Home → Techniques and Tips → @RISK Simulation: Graphical Results → Correlation Tornado versus Regression Tornado
Applies to: @RISK, all releases
Why do we have both? Why can a correlation tornado sometimes show bars that aren't on the regression tornado, or vice versa?
Regression and correlation both indicate the direction of the relationship. A positive means that as that input increases, the output increases; and a negative means that as that input increases, the output decreases. You can say that a regression coefficient shows the strength of the relationship, and a correlation coefficient shows the consistency of the relationship.
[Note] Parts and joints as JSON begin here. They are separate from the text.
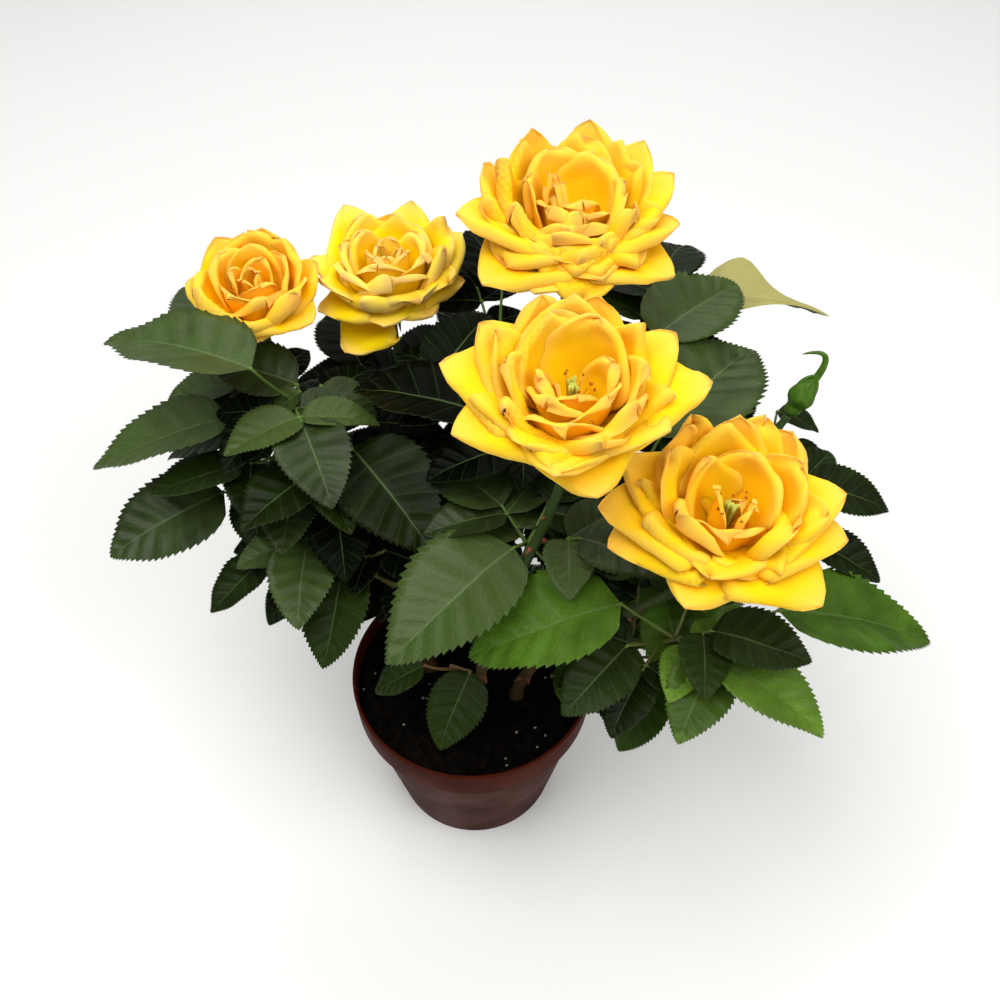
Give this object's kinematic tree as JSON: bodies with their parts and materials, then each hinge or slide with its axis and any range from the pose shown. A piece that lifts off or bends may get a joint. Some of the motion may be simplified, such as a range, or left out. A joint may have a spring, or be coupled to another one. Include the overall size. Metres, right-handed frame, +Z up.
{
  "type": "potted rose bush",
  "caption": "Miniature rose bush in a round nursery pot: leafy canes rise from the soil and end in layered blooms and a bud.",
  "frame": {"origin": "middle of the pot's underside, on the surface that the pot stands on", "axes": "+Z up the plant, -Y towards the side it is seen from, +X to the right of that view"},
  "size_m": [0.3099, 0.2123, 0.2828],
  "materials": {
    "pot": "moulded brown plastic with a dull sheen",
    "soil": "damp crumbly peat compost",
    "cane": "smooth green bark, browner at the foot",
    "petal": "soft matt petal",
    "bud": "matt green sepal",
    "leaf": "leathery leaf with a satin upper side"
  },
  "bodies": {
    "root": {"pot": "pot", "soil": "soil", "cane_left": "cane", "cane_left_back": "cane", "cane_front": "cane", "cane_right": "cane", "cane_top": "cane", "cane_bud": "cane", "bloom_left": "petal", "bloom_left_back": "petal", "bloom_front": "petal", "bloom_right": "petal", "bloom_top": "petal", "bud": "bud", "foliage_left_high": "leaf", "foliage_left": "leaf", "foliage_left_low": "leaf", "foliage_front_left": "leaf", "foliage_front_left_low": "leaf", "foliage_middle": "leaf", "foliage_front": "leaf", "foliage_front_right": "leaf", "foliage_right": "leaf", "foliage_right_high": "leaf", "foliage_back_right": "leaf", "foliage_back": "leaf", "foliage_back_left": "leaf", "foliage_low_front": "leaf", "foliage_low_right": "leaf", "foliage_low_back": "leaf", "foliage_low_left": "leaf"}
  },
  "joints": []
}
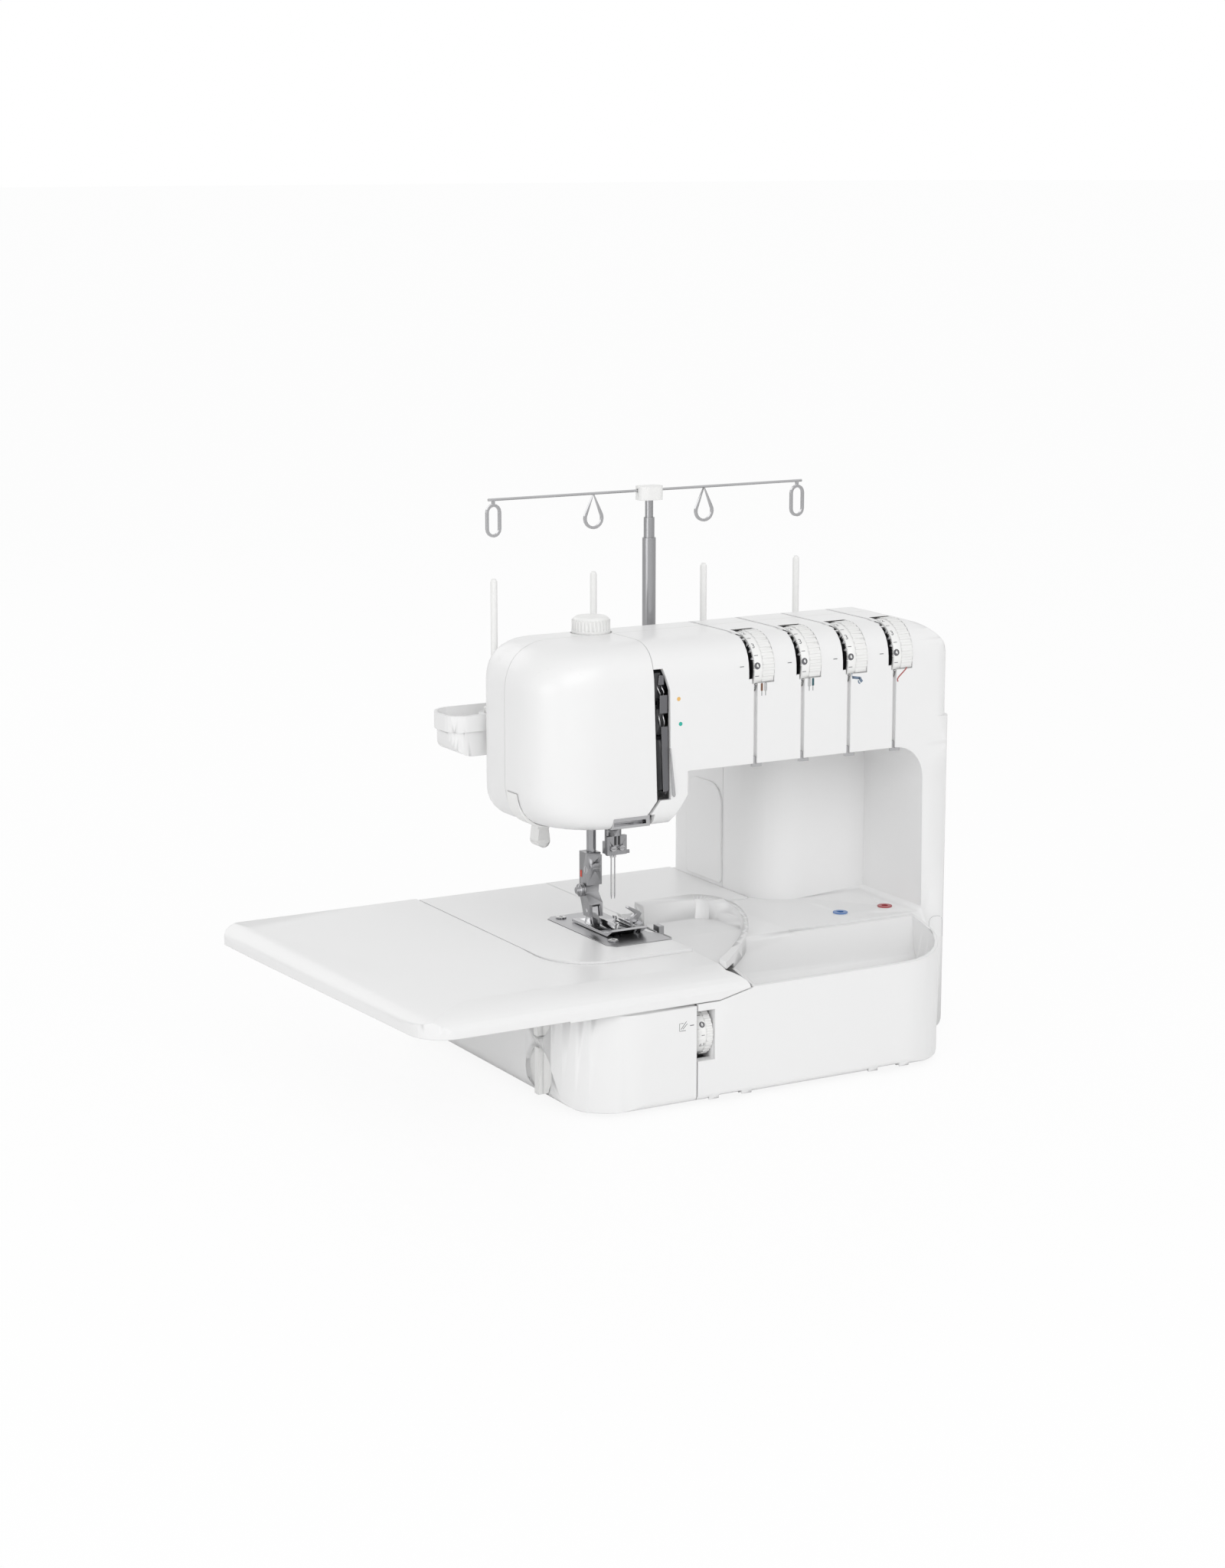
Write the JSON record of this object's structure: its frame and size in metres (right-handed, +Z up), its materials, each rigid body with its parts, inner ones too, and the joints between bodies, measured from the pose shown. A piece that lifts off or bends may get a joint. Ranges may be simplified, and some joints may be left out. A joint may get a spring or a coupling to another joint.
{
  "type": "overlock sewing machine",
  "caption": "Overlock sewing machine with needles, loopers, tension dials, slide-on table, hinged looper cover and telescopic thread stand.",
  "frame": {"origin": "bottom centre of the machine's bounding box, on the table top", "axes": "+X along the arm towards the handwheel, +Y from the operator to the back, +Z up"},
  "size_m": [0.5235, 0.2886, 0.41],
  "materials": {
    "white_shell": "satin",
    "white_control": "satin",
    "satin_steel": "brushed",
    "polished_steel": "polished",
    "cast_frame": "cast",
    "bronze": "sintered",
    "rubber": "matt",
    "grey_pan": "matt",
    "dark_plate": "satin",
    "motor_can": "satin",
    "lens": "frosted",
    "blue_ring": "gloss",
    "red_ring": "gloss"
  },
  "bodies": {
    "machine": {"base_housing": "white_shell", "base_pan": "grey_pan", "rubber_feet": "rubber", "machine_frame": "cast_frame", "front_housing": "white_shell", "rear_housing": "white_shell", "head_cover": "white_shell", "column_side_cover": "white_shell", "bed_cover": "white_shell", "machine_screws": "polished_steel", "needle_plate": "satin_steel", "presser_spring": "polished_steel", "lower_knife": "polished_steel", "tension_discs": "polished_steel", "thread_guides": "satin_steel", "take_up_cover": "dark_plate", "lamp_lens": "lens", "thread_cutter": "white_control", "lower_looper_port": "blue_ring", "upper_looper_port": "red_ring", "shaft_bushes": "bronze", "motor": "motor_can", "drive_belt": "rubber", "power_inlet": "dark_plate", "spool_tray": "white_shell", "spool_tray_shell": "white_shell", "spool_pins": "white_control", "mast_outer_tube": "satin_steel"},
    "table": {"slide_on_table": "white_shell"},
    "cover_rod": {"cover_hinge_rod": "satin_steel"},
    "cover": {"looper_cover": "white_shell"},
    "lifter": {"lifter_lever": "white_control"},
    "presser": {"presser_bar": "satin_steel", "foot_holder": "satin_steel"},
    "foot": {"presser_foot": "polished_steel"},
    "needle_bar": {"needle_bar": "satin_steel", "needle_clamp": "satin_steel", "needles": "polished_steel", "clamp_screws": "polished_steel"},
    "take_up": {"take_up_lever": "polished_steel"},
    "upper_looper": {"upper_looper": "polished_steel"},
    "lower_looper": {"lower_looper": "polished_steel"},
    "upper_knife": {"upper_knife": "polished_steel"},
    "feed": {"feed_dogs": "polished_steel"},
    "tension_dial_1": {"tension_dial_1": "white_control"},
    "tension_dial_2": {"tension_dial_2": "white_control"},
    "tension_dial_3": {"tension_dial_3": "white_control"},
    "tension_dial_4": {"tension_dial_4": "white_control"},
    "pressure_knob": {"pressure_knob": "white_control"},
    "width_dial": {"cutting_width_dial": "white_control"},
    "stitch_length": {"stitch_length_knob": "white_control"},
    "differential_feed": {"differential_feed_knob": "white_control"},
    "mast_middle": {"mast_middle_tube": "satin_steel"},
    "mast_top": {"mast_rod": "satin_steel", "mast_cap": "white_control", "thread_guide_bar": "satin_steel"},
    "drive": {"handwheel": "white_control", "main_shaft": "polished_steel"},
    "motor_pulley": {"motor_pulley": "dark_plate"},
    "switch": {"power_switch": "dark_plate"}
  },
  "joints": [
    {"name": "table_slide", "type": "slide", "parent": "machine", "child": "table", "axis": [-1, 0, 0], "range_m": [0, 0.12]},
    {"name": "cover_slide", "type": "slide", "parent": "machine", "child": "cover_rod", "axis": [1, 0, 0], "range_m": [0, 0.008]},
    {"name": "cover_hinge", "type": "hinge", "parent": "cover_rod", "child": "cover", "pos_m": [0.041, -0.13675, 0.01], "axis": [1, 0, 0], "range_deg": [0, 70]},
    {"name": "lifter_swing", "type": "hinge", "parent": "machine", "child": "lifter", "pos_m": [-0.055, 0.01625, 0.2], "axis": [0, -1, 0], "range_deg": [0, 60]},
    {"name": "presser_lift", "type": "slide", "parent": "machine", "child": "presser", "axis": [0, 0, 1], "range_m": [0, 0.006], "stiffness_N_per_m": 20, "springref_m": -0.02, "deforming": ["presser_spring"]},
    {"name": "foot_tilt", "type": "hinge", "parent": "presser", "child": "foot", "pos_m": [-0.029, -0.00125, 0.11], "axis": [1, 0, 0], "range_deg": [0, 5]},
    {"name": "needle_drop", "type": "slide", "parent": "machine", "child": "needle_bar", "axis": [0, 0, -1], "range_m": [0, 0.028]},
    {"name": "take_up_swing", "type": "hinge", "parent": "machine", "child": "take_up", "pos_m": [-0.012, -0.02275, 0.25], "axis": [1, 0, 0], "range_deg": [0, 21]},
    {"name": "upper_looper_swing", "type": "hinge", "parent": "machine", "child": "upper_looper", "pos_m": [0.029, -0.00675, 0.056], "axis": [0, -1, 0], "range_deg": [0, 16]},
    {"name": "lower_looper_swing", "type": "hinge", "parent": "machine", "child": "lower_looper", "pos_m": [0.021, -0.00675, 0.034], "axis": [0, 1, 0], "range_deg": [0, 12]},
    {"name": "knife_stroke", "type": "slide", "parent": "machine", "child": "upper_knife", "axis": [0, 0, -1], "range_m": [0, 0.0058]},
    {"name": "feed_stroke", "type": "slide", "parent": "machine", "child": "feed", "axis": [0, -1, 0], "range_m": [0, 0.003]},
    {"name": "tension_1_turn", "type": "hinge", "parent": "machine", "child": "tension_dial_1", "pos_m": [0.073, -0.04475, 0.289], "axis": [1, 0, 0], "range_deg": [-108, 135]},
    {"name": "tension_2_turn", "type": "hinge", "parent": "machine", "child": "tension_dial_2", "pos_m": [0.113, -0.04475, 0.289], "axis": [1, 0, 0], "range_deg": [-108, 135]},
    {"name": "tension_3_turn", "type": "hinge", "parent": "machine", "child": "tension_dial_3", "pos_m": [0.153, -0.04475, 0.289], "axis": [1, 0, 0], "range_deg": [-108, 135]},
    {"name": "tension_4_turn", "type": "hinge", "parent": "machine", "child": "tension_dial_4", "pos_m": [0.193, -0.04475, 0.289], "axis": [1, 0, 0], "range_deg": [-108, 135]},
    {"name": "pressure_turn", "type": "hinge", "parent": "machine", "child": "pressure_knob", "pos_m": [-0.029, 0.00225, 0.314], "axis": [0, 0, 1], "range_deg": [-150, 150]},
    {"name": "width_dial_turn", "type": "hinge", "parent": "machine", "child": "width_dial", "pos_m": [-0.019, -0.12675, 0.05], "axis": [1, 0, 0], "range_deg": [-60, 60]},
    {"name": "stitch_length_turn", "type": "hinge", "parent": "machine", "child": "stitch_length", "pos_m": [-0.116, -0.08275, 0.066], "axis": [1, 0, 0], "range_deg": [-90, 120]},
    {"name": "differential_feed_turn", "type": "hinge", "parent": "machine", "child": "differential_feed", "pos_m": [-0.116, -0.08375, 0.024], "axis": [1, 0, 0], "range_deg": [-90, 120]},
    {"name": "mast_middle_slide", "type": "slide", "parent": "machine", "child": "mast_middle", "axis": [0, 0, 1], "range_m": [0, 0.1]},
    {"name": "mast_top_slide", "type": "slide", "parent": "mast_middle", "child": "mast_top", "axis": [0, 0, 1], "range_m": [0, 0.12]},
    {"name": "handwheel_turn", "type": "hinge", "parent": "machine", "child": "drive", "pos_m": [0.241, 0.06125, 0.062], "axis": [1, 0, 0], "continuous": true},
    {"name": "motor_turn", "type": "hinge", "parent": "machine", "child": "motor_pulley", "pos_m": [0.215, 0.10125, 0.034], "axis": [1, 0, 0], "continuous": true},
    {"name": "switch_rock", "type": "hinge", "parent": "machine", "child": "switch", "pos_m": [0.232, 0.11425, 0.078], "axis": [0, 1, 0], "range_deg": [0, 12]}
  ],
  "couplings": [
    {"joint": "lifter_swing", "follows": "presser_lift", "rad_per_m": 174.53},
    {"joint": "foot_tilt", "follows": "presser_lift", "rad_per_m": 13.09},
    {"joint": "take_up_swing", "follows": "needle_drop", "rad_per_m": 12.5},
    {"joint": "upper_looper_swing", "follows": "needle_drop", "rad_per_m": 9.5},
    {"joint": "lower_looper_swing", "follows": "needle_drop", "rad_per_m": 7},
    {"joint": "knife_stroke", "follows": "needle_drop", "ratio": 0.2},
    {"joint": "feed_stroke", "follows": "needle_drop", "ratio": 0.1},
    {"joint": "motor_turn", "follows": "handwheel_turn", "ratio": 3}
  ]
}
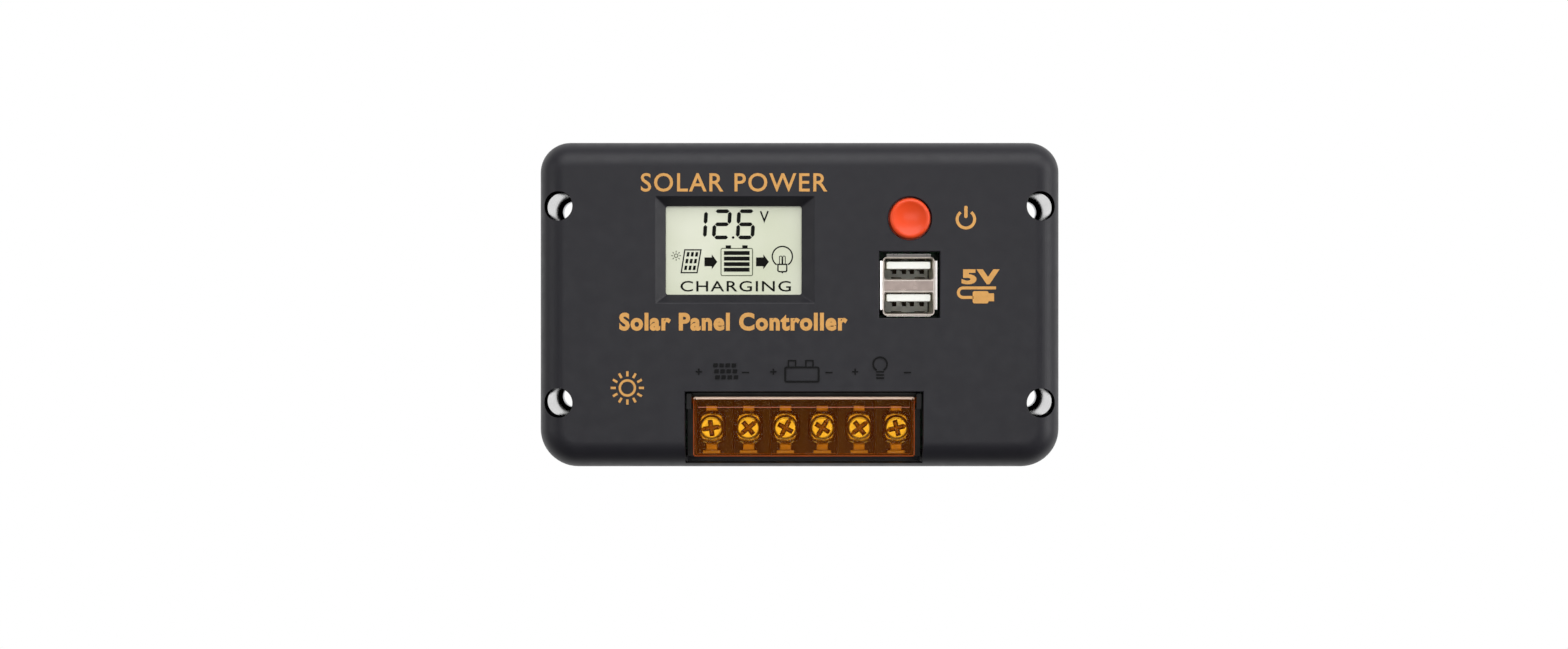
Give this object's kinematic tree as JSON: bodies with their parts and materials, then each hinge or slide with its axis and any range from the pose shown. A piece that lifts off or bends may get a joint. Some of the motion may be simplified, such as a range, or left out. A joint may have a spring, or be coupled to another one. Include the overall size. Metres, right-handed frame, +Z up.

Correlation first. Imagine a scatter plot of just this input (horizontal axis) and output (vertical axis). Each point represents the value of that input and output in one iteration. As you sweep from left to right, you are going from low to high values of the input, in order. Now, consider two consecutive points in that sweep. The second point is to the right of the first, so it has a higher input value. But is the second point higher on the graph than the first (larger output value) or lower? In almost any simulation, the points will show some ups and some downs, but let's suppose that for every single pair of points, the point to the right is also higher. In this case you have a perfectly consistent relationship: increasing the input always increases the output. The correlation coefficient is +1 (maximum possible correlation).
Now suppose that the relationship is a little more realistic: usually when you go from left to right, the points are rising, but sometimes the right-hand point is lower than the nearest point to its left. Now the relationship is not perfectly consistent. Usually increasing the input increases the output, but not always. The higher the correlation coefficient, the more consistently increasing the input increases the output; the lower the correlation coefficient, the less often increasing the input increases the output. The lower correlation coefficient means that the relationship has less consistency to it.
Take a situation where, moving from left to right, half the time the second point is higher than the first and half the time it's lower. Increasing the input is just as likely to decrease the output as increase it. Your correlation coefficient is zero.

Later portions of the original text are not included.